Дорога за воротами также ведёт в вечность. Это бездна вторая. Если время не имеет конца, то наше движение в сторону будущего вообще не движение, так как, двигаясь в направлении бесконечности, мы никоим образом не приближаемся к ней: она всегда и вовеки остаётся недостижимой, «отстоящей от нас одинаково далеко». То есть дорога непреодолима – её невозможно будет пройти. Другими словами, хотя она и уходит в вечность, тем не менее к ней не ведёт. Если же время когда-то закончится и наступит новая вечность, причём благодаря свершившемуся во все годы, века и эпохи, отличная от той, что была прежде мира, то неясно, каким образом эта новая вечность может родиться из времени, то есть почему она должна обрести свой окончательный, законченный вид лишь при посредстве преходящего мира, который к тому же в конце концов обречён на полное небытие?

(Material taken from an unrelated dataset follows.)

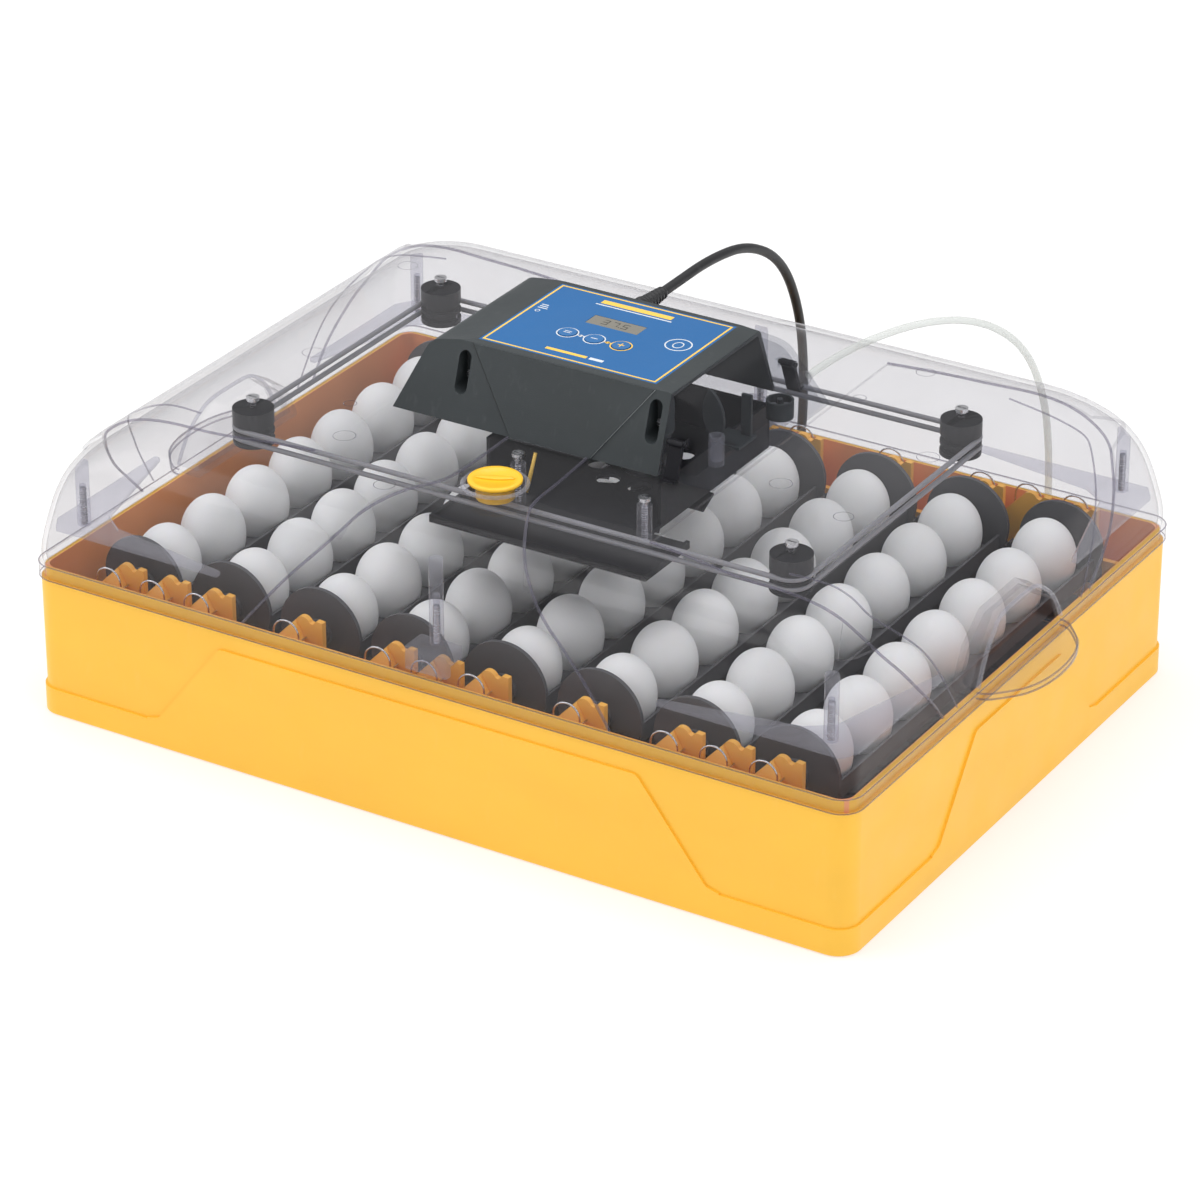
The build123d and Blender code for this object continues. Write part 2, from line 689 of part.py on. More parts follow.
def plate_pillars():
    low = PLATE_Z + PLATE_T
    return [post(x, y, low, LID_TOP - LID_WALL, 4.8) - post(x, y, low - 1, 210, SCREW_BORE)
            for x, y in PILLAR_PLACES]


def plate_screws():
    screws = []
    for x, y in PILLAR_PLACES:
        top = LID_TOP + (RAISED if abs(x) < 29 else 0)
        screw = post(x, y, top, top + 2.2, 4.0) + post(x, y, PLATE_Z + PLATE_T + 1, top + 1, 1.9)
        screw -= block(x - 3, x + 3, y - 0.6, y + 0.6, top + 1.2, top + 3)
        screws.append(screw)
    return screws


def temperature_probe():
    probe = post(PROBE_X, PROBE_Y, 140, PLATE_Z, PROBE_R)
    return probe + Pos(PROBE_X, PROBE_Y, 140) * Sphere(PROBE_R)


# ---- control module ----
def module_body(inset):
    """Wedge-ended block of the module, as two crossing profiles."""
    top = MODULE_TOP - inset
    foot = MODULE_FOOT_X - inset * 1.09
    bend = MODULE_BEND_X - inset * 0.9
    wing = [(-foot, LID_TOP), (-bend, MODULE_BEND_Z - inset), (-66, top),
            (66, top), (bend, MODULE_BEND_Z - inset), (foot, LID_TOP)]
    along_y = slab_xz(wing, -100, 100)
    bevel = [e for e in along_y.edges().filter_by(Axis.Y) if abs(abs(e.center().X) - MODULE_BEND_X) < 4]
    along_y = fillet(bevel, MODULE_BEVEL - 0.43 * inset)
    side = [(MODULE_FRONT + inset * 1.06, LID_TOP), (-51 + inset * 1.06, 252 - inset),
            (-48.5 + inset, top), (56 - inset, top), (60 - inset * 1.08, 250 - inset),
            (MODULE_BACK - inset * 1.08, LID_TOP)]
    along_x = slab_yz(side, -130, 130)
    return along_y & along_x


def module_shell():
    shell = module_body(0)
    core = module_body(MODULE_WALL)
    return shell - core


def front_panel():
    """Proud centre panel of the module's front: wide at the label, narrow at the lid."""
    outline = slab_xz([(-66, 252), (66, 252), (29, LID_TOP), (-29, LID_TOP)], -90, -40)
    slab = slab_yz([(-67, LID_TOP), (-50, 252), (-52.2, 252), (-69.2, LID_TOP)], -90, 90)
    return outline & slab


def screw_pocket(x, grow):
    """Upright oval well in the module's front for a fixing screw."""
    front = Plane(origin=(x, 0, WELL_Z), x_dir=(0, 0, 1), z_dir=(0, -1, 0))
    face = front * SlotOverall(WELL_LONG + grow, WELL_WIDE + grow)
    return extrude(face, 75 + grow / 2) - block(x - 20, x + 20, -45 + grow / 2, 5, 200, 260)


def display_recess(low):
    x0, x1, y0, y1 = DISPLAY
    return block(x0 - 0.2, x1 + 0.2, y0 - 0.2, y1 + 0.2, low, MODULE_TOP + 1)


def housing_cover():
    shell = module_shell()
    cover = shell & block(-130, SPLIT_X, -100, 100, 190, 270)
    cover += front_panel()
    outer = module_body(0)
    for x in WELL_X:
        well = screw_pocket(x, 4) & outer
        cover += well
        cover -= screw_pocket(x, 0)
    label = block(-LABEL_X / 2 - 0.1, LABEL_X / 2 + 0.1, LABEL_MID_Y - LABEL_Y / 2 - 0.1,
                  LABEL_MID_Y + LABEL_Y / 2 + 0.1, MODULE_TOP - LABEL_T, MODULE_TOP + 5)
    cover -= label
    cover -= display_recess(MODULE_TOP - 1.6)
    for x in BUTTON_X:
        cover -= post(x, BUTTON_Y, MODULE_TOP - 10, MODULE_TOP + 1, BUTTON_R + 0.3)
    cover -= rod_y(GROMMET_X, GROMMET_Z, 50, 75, 5.2)
    return cover


def smoked_end():
    """Clear smoked end of the module, with ears for the two latches."""
    end = module_shell() & block(SPLIT_X + 0.2, 130, -100, 100, 190, 270)
    for y, z in LATCH_PIVOTS:
        inward = 1 if y < 0 else -1
        for x in (LATCH_X - 6.6, LATCH_X + 5.1):
            reach = y + inward * 8
            end += block(x, x + 1.5, min(y, reach), max(y, reach), z - 3, z + 3)
        end -= rod_x(y, z, LATCH_X - 8, LATCH_X + 8, 1.5 + RUNNING)
    end -= module_body(MODULE_WALL)
    end -= rod_y(TUBE_X, TUBE_Z, 60, 90, 3.3)
    return end


def latch(y, z):
    """Toggle lever that hangs outside the smoked end and holds it to the lid."""
    side = -1 if y < 0 else 1
    lean = 19.0 if y < 0 else -22.5
    pin = rod_x(0, 0, -6.5, 6.5, 1.5)
    lever = block(-4.8, 4.8, -1.3, 1.3, -24, 2.4) + rod_x(0, 0, -4.8, 4.8, 2.4)
    lever += block(-4.8, 4.8, min(0, side * 5), max(0, side * 5), -24, -22.4)
    return Pos(LATCH_X, y, z) * (pin + Rot(-lean, 0, 0) * lever)


def label_panel():
    plate = block(-LABEL_X / 2, LABEL_X / 2, LABEL_MID_Y - LABEL_Y / 2, LABEL_MID_Y + LABEL_Y / 2,
                  MODULE_TOP - LABEL_T, MODULE_TOP)
    plate -= display_recess(MODULE_TOP - 2)
    for x in BUTTON_X:
        plate -= post(x, BUTTON_Y, MODULE_TOP - 2, MODULE_TOP + 1, BUTTON_R + 0.3)
    return plate


def display_window():
    return block(*DISPLAY, MODULE_TOP - 1.5, MODULE_TOP - 0.1)


def button(x):
    return post(x, BUTTON_Y, MODULE_TOP - 4, MODULE_TOP + 0.6, BUTTON_R)


def circuit_board():
    """Board on four stand-offs under the module's top, with display, switches and parts."""
    board = block(-88, 62, -40, 46, 238, 239.6)
    under = MODULE_TOP - MODULE_WALL
    for x in (-60, 56):
        for y in (-34, 40):
            board += post(x, y, 239, under, 3)
    board += block(-24, 20, 6, 24, 239, under - 1.5)
    for x in BUTTON_X:
        board += block(x - 3, x + 3, BUTTON_Y - 3, BUTTON_Y + 3, 239, under - 3.2)
    board += block(-80, -58, -20, 22, 226, 238.5)
    for x in (30, 40, 50):
        board += post(x, 30, 228, 238.5, 3.6)
    return board


def housing_screws():
    screws = []
    for x in WELL_X:
        head = rod_y(x, 228, -48, -45, 3.4) - block(x - 2.4, x + 2.4, -50, -46.8, 227.5, 228.5)
        screws.append(head)
    return screws


def vent_blades():
    """A leaf-shaped and a straight air blade that stand on the lid inside the smoked end."""
    leaf = make_face([
        ThreePointArc((86, 0, LID_TOP), (75, 0, LID_TOP + 22), (80, 0, LID_TOP + 36)),
        ThreePointArc((80, 0, LID_TOP + 36), (90, 0, LID_TOP + 20), (86, 0, LID_TOP))])
    leaf_solid = Pos(0, -8, 0) * extrude(leaf, 2.4, dir=(0, 1, 0))
    bar = block(94, 101, 8, 10.4, LID_TOP, LID_TOP + 30)
    foot = block(82, 103, -10, 12, LID_TOP, LID_TOP + 2) - block(*OPENING, 190, 203)
    return [leaf_solid + block(84, 100, -8, -5.6, LID_TOP, LID_TOP + 2), bar + foot]


def pump_body():
    """Small peristaltic water pump at the rear of the smoked end."""
    body = post(PUMP_X, PUMP_Y, LID_TOP, LID_TOP + 12, 9.0)
    body -= post(PUMP_X, PUMP_Y, LID_TOP + 2, LID_TOP + 13, 7.6)
    body += post(PUMP_X, PUMP_Y, LID_TOP + 1, LID_TOP + 12, 1.5)
    return body


def pump_rotor():
    """Roller carrier of the pump, on its spindle."""
    z = LID_TOP + 2.4
    rotor = post(PUMP_X, PUMP_Y, z, z + 2, 6.6)
    for i in range(3):
        angle = math.radians(120 * i)
        x = PUMP_X + 4.7 * math.cos(angle)
        y = PUMP_Y + 4.7 * math.sin(angle)
        rotor += post(x, y, z, z + 8, 1.8)
    rotor -= post(PUMP_X, PUMP_Y, z - 1, z + 10, 1.5 + RUNNING)
    return rotor


def inlet_post():
    """Clear stand-pipe in the smoked end that passes the pumped water into the chamber."""
    x = 100.5
    y = -34.0
    return post(x, y, LID_TOP, LID_TOP + 20, 5.0) - post(x, y, LID_TOP + 3, LID_TOP + 21, 3.6)


# ---- cords ----
def tube_along(points, diameter, name):
    """A tube of straight runs joined by tangent arcs as large as the runs allow."""
    places = [Vector(*p) for p in points]
    radii = []
    for a, b, c in zip(places, places[1:], places[2:]):
        turn = math.radians((b - a).get_angle(c - b))
        shorter = min((b - a).length, (c - b).length)
        radii.append(0.45 * shorter / math.tan(turn / 2))
    path = FilletPolyline(*points, radius=radii)
    section = Plane(origin=path @ 0, z_dir=path % 0) * Circle(diameter / 2)
    tube = sweep(section, path=path)
    expected = math.pi * diameter ** 2 / 4 * path.length
    print(name, "radii", [round(r) for r in radii], "length", round(path.length),
          "volume share", round(tube.volume / expected, 4), "lowest", round(tube.bounding_box().min.Z, 2))
    return tube


def cord_grommet():
    """Moulded strain relief in the module's rear edge."""
    relief = rod_y(GROMMET_X, GROMMET_Z, 56, 66, 5.2)
    cone = Pos(GROMMET_X, 71, GROMMET_Z) * Rot(-90, 0, 0) * Cone(6.4, 4.2, 14)
    return relief + cone


def mains_coil():
    ring = post(COIL_X, COIL_Y, 0, COIL_H, COIL_R + COIL_HALF)
    return ring - post(COIL_X, COIL_Y, -1, COIL_H + 1, COIL_R - COIL_HALF)


def mains_plug():
    """Flat two-pin plug body lying on the table."""
    outline = [(-20, 342), (-20, 354), (-8, 361), (16, 361), (16, 335), (-8, 335)]
    return slab_xy(outline, 0, 14)


def plug_pins():
    return [rod_x(348 + side * 9.5, 7, 16, 35, 2.0) for side in (-1, 1)]


def pump_nipple():
    """Barbed spout at the rear of the smoked end for the water tube."""
    spout = rod_y(TUBE_X, TUBE_Z, 68, 84, 3.2)
    return spout + rod_y(TUBE_X, TUBE_Z, 78.5, 80.5, 4.2)


def tube_end():
    """Weighted suction end of the water tube."""
    return rod_x(286, 3.6, 102, 120, 3.6)


def main():
    save("base_tub", base_tub())
    save("rubber_feet", *rubber_feet())
    save("water_tray", water_tray())
    save("floor_tray", floor_tray())
    save("front_bearing_rail", bearing_rail())
    save("rear_bearing_rail", rear_rail())
    front_clips = [wire_clip(x) for x, bore in tab_places()]
    save("front_wire_clips", *front_clips)
    rear_clips = [mirror_y(wire_clip(x)) for x, bore in tab_places() if x != 0]
    save("rear_wire_clips", *rear_clips)
    carrier = egg_carrier()
    for index in range(ROWS):
        save(f"egg_carrier_{index + 1}", Pos(row_x(index), 0, AXIS_Z) * carrier)
        save(f"egg_row_{index + 1}", *egg_row(index))
    save("turning_rack", turning_rack())
    save("drive_pinion", drive_pinion())
    save("turning_motor", turning_motor())
    save("lid_shell", lid_shell())
    save("lid_ledges", *lid_ledges())
    save("clear_posts", *lid_posts(), *plate_pillars(), inlet_post())
    save("lid_screws", *post_screws(), *bobbin_screws(), *plate_screws(), *housing_screws())
    save("vent_plug", vent_plug())
    save("heater_bobbins", *bobbins())
    save("heater_cord", *heater_cord())
    save("fan_plate", fan_plate())
    save("fan_motor", fan_motor())
    save("fan_rotor", fan_rotor())
    save("temperature_probe", temperature_probe())
    save("housing_cover", housing_cover())
    save("smoked_end_cover", smoked_end())
    save("front_latch", latch(*LATCH_PIVOTS[0]))
    save("rear_latch", latch(*LATCH_PIVOTS[1]))
    save("label_panel", label_panel())
    save("display_window", display_window())
    for name, x in zip(("left_button", "middle_button", "right_button"), BUTTON_X):
        save(name, button(x))
    save("circuit_board", circuit_board())
    save("vent_blades", *vent_blades())
    save("pump_body", pump_body())
    save("pump_rotor", pump_rotor())
    save("cord_grommet", cord_grommet())
    save("mains_lead", tube_along(MAINS_ROUTE, CORD_D, "mains lead"),
         tube_along(TAIL_ROUTE, CORD_D, "mains tail"))
    save("mains_coil", mains_coil())
    save("mains_plug", mains_plug())
    save("plug_pins", *plug_pins())
    save("pump_nipple", pump_nipple())
    save("water_tube", tube_along(TUBE_ROUTE, TUBE_D, "water tube"))
    save("tube_end", tube_end())


main()
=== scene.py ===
import bpy
import bmesh
import math
from mathutils import Matrix, Vector


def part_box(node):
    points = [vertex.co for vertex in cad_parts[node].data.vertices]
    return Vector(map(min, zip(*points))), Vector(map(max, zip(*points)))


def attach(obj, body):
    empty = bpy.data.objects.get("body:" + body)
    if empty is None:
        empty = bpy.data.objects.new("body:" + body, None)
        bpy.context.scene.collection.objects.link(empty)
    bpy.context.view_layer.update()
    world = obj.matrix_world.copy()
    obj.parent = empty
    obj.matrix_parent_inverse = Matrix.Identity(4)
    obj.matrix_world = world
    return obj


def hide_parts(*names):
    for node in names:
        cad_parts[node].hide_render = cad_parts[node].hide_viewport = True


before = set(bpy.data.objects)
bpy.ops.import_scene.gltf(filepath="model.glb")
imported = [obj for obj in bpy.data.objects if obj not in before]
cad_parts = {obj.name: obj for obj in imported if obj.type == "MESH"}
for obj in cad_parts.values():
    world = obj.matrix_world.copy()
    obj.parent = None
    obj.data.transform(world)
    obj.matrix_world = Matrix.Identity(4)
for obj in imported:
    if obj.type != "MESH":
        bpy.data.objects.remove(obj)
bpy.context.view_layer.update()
MM = 0.001

scene = bpy.context.scene
scene.view_settings.view_transform = "Standard"
scene.view_settings.look = "None"
scene.cycles.transparent_max_bounces = 24


# ---------------------------------------------------------------- camera
camera = bpy.data.objects.new("camera", bpy.data.cameras.new("camera"))
scene.collection.objects.link(camera)
scene.camera = camera
camera.data.lens = 147.4
camera.data.sensor_width = 36.0
camera.data.clip_end = 50.0
camera.location = (1.4667, -2.4181, 1.5394)
CAMERA_AIM = Vector((-0.0048, 0.0, 0.0632))
camera.rotation_euler = (CAMERA_AIM - camera.location).to_track_quat("-Z", "Y").to_euler()


# ---------------------------------------------------------------- node materials
def put(tree, kind, props=None, **sockets):
    """Adds a node; a socket value is a constant, or another node's output to link."""
    node = tree.nodes.new(kind)
    for key, value in (props or {}).items():
        setattr(node, key, value)
    for key, value in sockets.items():
        place = int(key[1:]) if key[0] == "i" and key[1:].isdigit() else key.replace("_", " ")
        if isinstance(value, bpy.types.NodeSocket):
            tree.links.new(value, node.inputs[place])
        else:
            node.inputs[place].default_value = value
    return node


def rgba(colour, factor=1.0):
    return tuple(min(1.0, c * factor) for c in colour[:3]) + (1.0,)


def new_material(name):
    material = bpy.data.materials.new(name)
    material.use_nodes = True
    tree = material.node_tree
    tree.nodes.clear()
    out = tree.nodes.new("ShaderNodeOutputMaterial")
    place = tree.nodes.new("ShaderNodeTexCoord").outputs["Object"]
    return material, tree, out, place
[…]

Вечное и бесконечное не рождается из преходящего и конечного, скорее наоборот.
Поэтому, а также по многим иным тайным причинам, пребывая в мгновении, зажатом меж этих бездн, открытый их магической и метафизической силе, Заратустра ставит вопрос: то, что лежит позади, и то, что ещё предстоит, – это одна и та же вечность, объемлющая весь этот мир, всё бытие, или исток и исход противоположны и пути к ним расходятся?
Поясним этот вопрос простым, даже вульгарным примером. Рассмотрим не космос, а частную жизнь и нынешнее верование в то, что до рождения нас просто не было, – мы были ничто, не будет нас и после смерти – мы снова станем ничто 6.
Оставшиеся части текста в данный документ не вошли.